Skip to main content

Best Chicken and Dumplings Ever

 

Jonathan and I made chicken and dumplings tonight. As I grew up in New York, we make the dumplings in the northern U.S. style (round and biscuit-y) in contrast with southern U.S. style (flat and noodle-y). It was undoubtedly the best rendition of the dish we’ve ever constructed. 

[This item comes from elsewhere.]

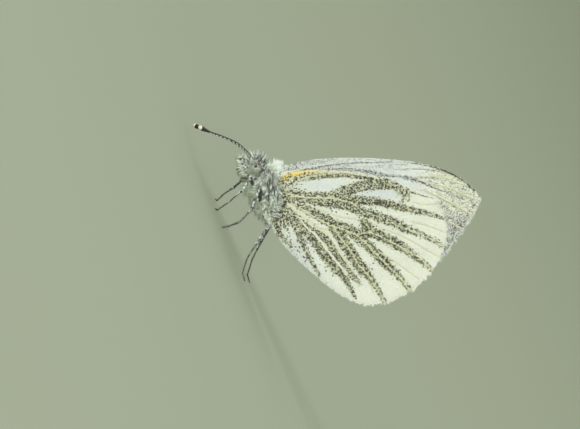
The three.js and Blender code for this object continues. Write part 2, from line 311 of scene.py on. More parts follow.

We started with an epicurious.com recipe as our guideline but modified it significantly. Our perfected version is below. A great winter comfort dish…

Chicken and Dumplings

For the soup/stew

  • 2 T olive oil
  • 1 T butter
  • 2 pounds chicken, cut into pieces
  • 1/4 cup flour, seasoned with salt and pepper to taste
  • 1 medium yellow onion, peeled and cut into large chunks
  • 3 carrots, peeled and cut into large chunks
  • 2 stalks celery, cut into large chunks
  • 2 cloves garlic, minced
  • 1/2 cup white wine
  • 1 bay leaf
  • 1 T poultry seasoning 
  • 1/4 teaspoon turmeric
  • Kosher salt and freshly ground black pepper to taste
  • 4 cups low-sodium chicken broth
  • Fresh parsley

For the dumplings
  • 2 cups flour
  • 3 teaspoons baking powder
  • 4 T Crisco
  • 1 t sage
  • 1 teaspoon kosher salt
  • 1 cup buttermilk

1. In a wide, heavy pot with a tight-fitting lid, heat the olive oil.

2. Dredge the chicken pieces in the seasoned flour, then brown them in the oil over medium heat, about 2 minutes a side. Remove and set aside.

3. Add the onion to the pot and cook for 2 minutes.

4. Add the carrots, celery, bay leaf, poultry seasoning, turmeric, salt, and pepper and cook for 8 minutes more. Use the white wine to deglaze the pan each time the vegetables start to stick. Add the garlic, butter, and flour and cook for 1-2 more minutes.

5. Stir in the broth. When the pot begins to simmer, turn down the heat to medium, and TASTE the soup/stew. Make a note of the strength of the flavor.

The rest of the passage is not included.